There were no noted deficiencies to the ship’s machinery and equipment when I took control of the vessel at Pilottown.
When power loss occurred there was patchy, deck-high fog in the area and the visibility was about two miles and deteriorating fast. Winds were light and westerly and the river stage was 12.3 feet, with 4.5 miles per hour current. There was no moving traffic in the area and the closest vessels were towing vessels pushed into the bank. I had just passed the LESLIE B, which was pushed into the west bank about .75 miles below the Algiers locks. The towing vessel SPIRIT was pushed into the west bank just above the Algiers locks.
Approximately five minutes before power loss, the order was given to prepare both port (left) and starboard (right) anchors for anchoring, and to position the anchors one meter above water outside the hawse pipe. Another order was given to make ready the bow thruster for use during the anchoring. Immediately after power loss, I checked to see if we had steering or control of the rudder, but it did not respond. I immediately made an emergency radio broadcast for a loss of power, noted the ship’s direction and location, and requested emergency assistance from any harbor tugs in the area. Shortly thereafter, all visibility was lost due to shut out fog.
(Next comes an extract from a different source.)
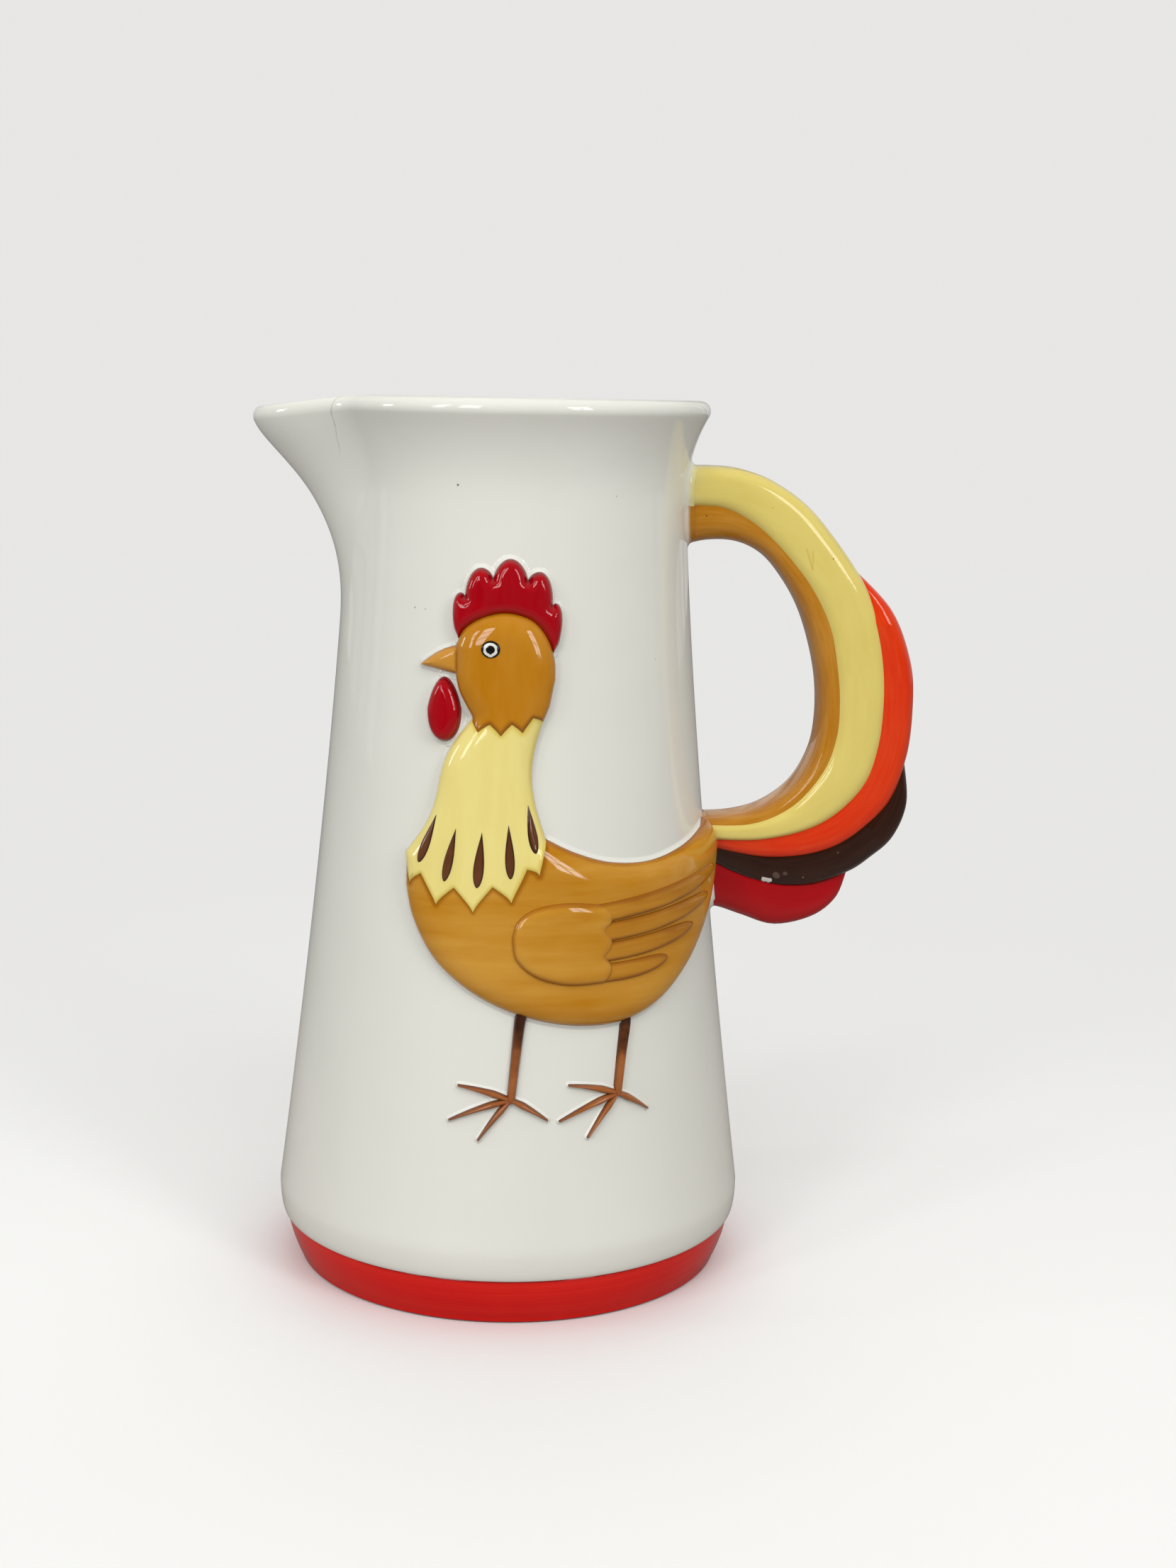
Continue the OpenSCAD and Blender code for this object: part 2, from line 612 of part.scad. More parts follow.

I requested assistance from Vessel Traffic Center New Orleans, since I was in the blind from the fog and I had no radars or electronic instrumentation to see anything, or to know my exact location. I made contact with the towing vessel SPIRIT and told him to do an emergency evacuation, because I was headed right for him and might not stop before the anchors could stop me.
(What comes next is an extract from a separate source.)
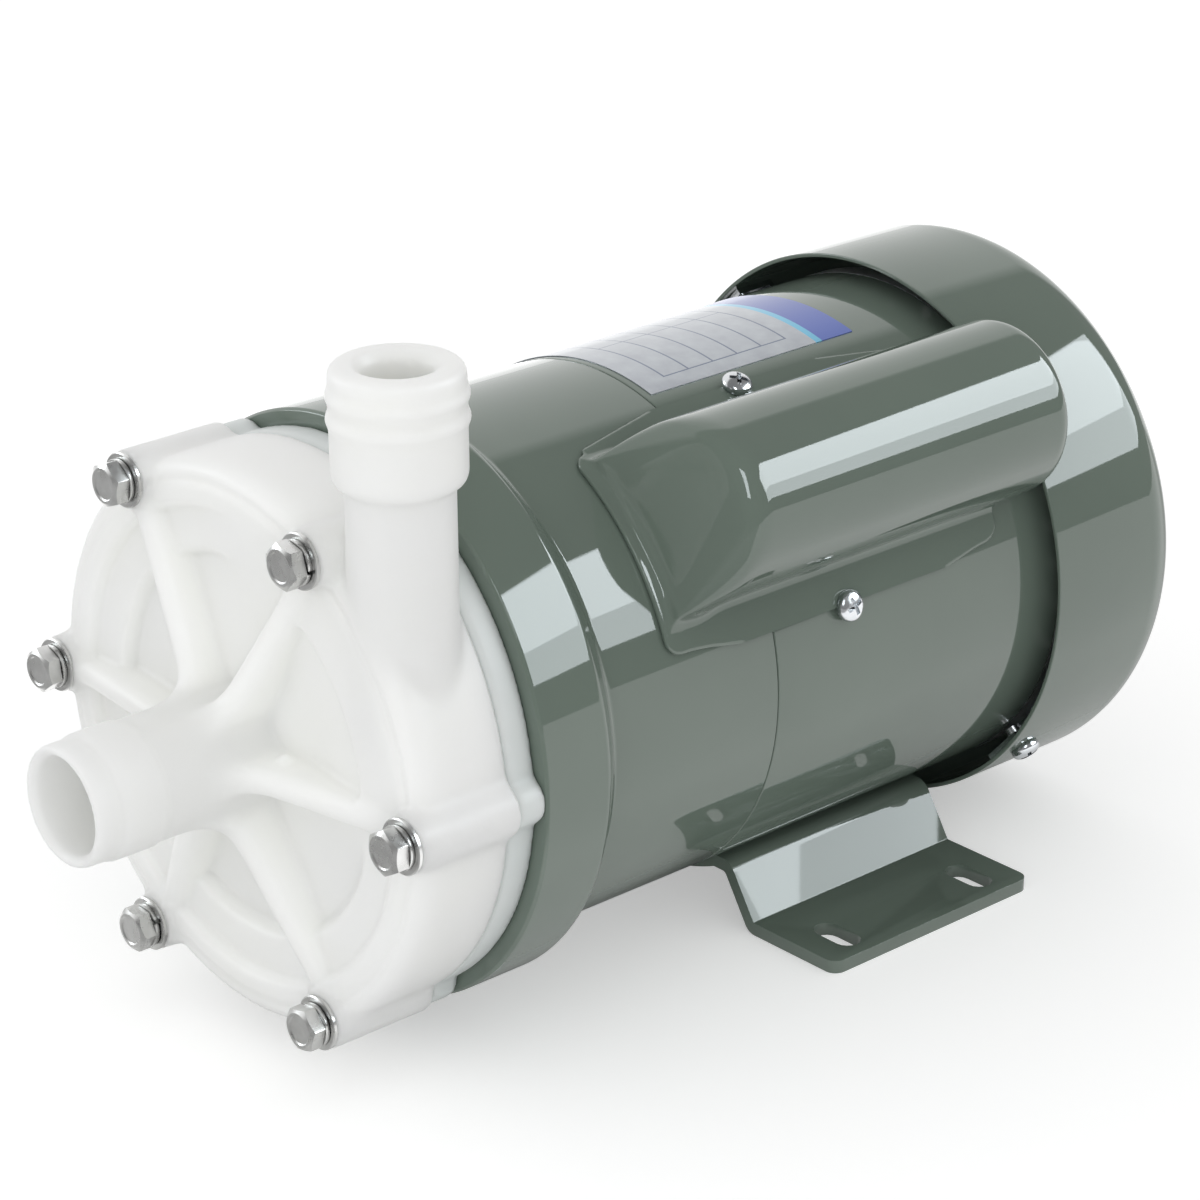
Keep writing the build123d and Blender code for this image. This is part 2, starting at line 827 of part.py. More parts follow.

The ship drifted for about .5 miles and lost her forward speed quickly due to the strong current. The order was given to let go the starboard anchor. I did not hear the anchor running out and asked the Captain what the reason was for the anchor not being let go by the crew on the bow. He wasn’t saying why or what the problem was; he was starting to panic and began screaming in his radio in Bulgarian. I repeated the order to let go the starboard anchor several times, and then I gave several orders to let go the port anchor. No anchors were going out and I started to sense there was a big problem on the bow and I didn’t know why. The ship had drifted to about 200 feet off the west bank and was now drifting astern (backward) at 1.0 mph and picking up speed fast. I called the LESLIE B and told her to get underway immediately because we were headed right for her and we could not stop.
A ship out of control
In the meantime, the harbor tugs MICHAEL S and LOUISIANA responded to the emergency call and were en route. A marine superintendent from the ship’s company was onboard and had come up to the bridge (wheelhouse). He was a former ship’s captain so I sent him up to the bow to find out what was going on up there. Now drifting downriver in zero visibility and on a dead runaway ship I couldn’t stop, the ship’s bow (front) just narrowly missed the steel protection structure for the Algiers water discharge. That could have ripped open the hull or fuel tanks. The ship was now going astern at 3.0 mph and increasing and luckily holding 50 ft. off in blacked out fog, but still no engine, no emergency generator, and no anchors to stop her. The ship was now in an extremely dangerous situation and getting worse. It was perhaps one of the worst-case scenarios a ship could be in.
I was now in constant radio communication with the tugs, guiding them to my position since they had difficulty seeing me on their radar because I was blending in with the bank. I was able to use my GPS position from my iPhone to guide the tugs to my position. About thirty minutes after power loss, tugs MICHAEL S and LOUISIANA arrived on scene and made visual contact with the ship just five feet away. Four minutes later the ship was finally stopped by the tugs pushing and pinning her on the west bank right across the river from the upper end of Murphy Oil dock (Valero Meraux), and it was just five hundred feet from colliding with the Meraux barge fleet.
A disaster averted
Shortly after the situation became stable, the marine superintendent reported that the ship’s Bosun put both anchor spools in gear at the same time for lowering outside the hawse pipe just prior to the power loss. By putting both anchors in gear at the same time instead of one at a time, he violated all standards of good seamanship and safety procedures by causing both anchors to be stuck in gear at the same time the power loss occurred. Now without any power to take the anchor spools out of gear so they can free-fall by gravity when you release the brake, the ship essentially could not drop her anchors in an emergency, which a ship must always have the ability to do.
As a result of the incident, there were no collisions with other vessels or docks, no grounding, no oil spill, no damage to the ship, and most importantly no injury or death to personnel on or off the ship.
As pilots, we are trained to react and take proper action to mitigate or prevent damage in the unfortunate event of losing total control of a ship due to power loss. We rely on all our experience, local knowledge, and expert ship-handling skills to do whatever it takes to prevent a disaster on the river. This incident is a great example of how invaluable pilots are especially in an emergency. Most of the time, we quietly and professionally go about our duties safely piloting ships on the treacherous Mississippi River without incident.
However, every once in a while we are thrust into emergency mode and faced with sheer terror. We calmly and professionally take mitigating actions to protect the economic interests of the port and the state, and to protect the environment from harmful impact. More importantly, we do everything humanly possible, and professionally, to prevent injury and loss of life to the citizens of Louisiana.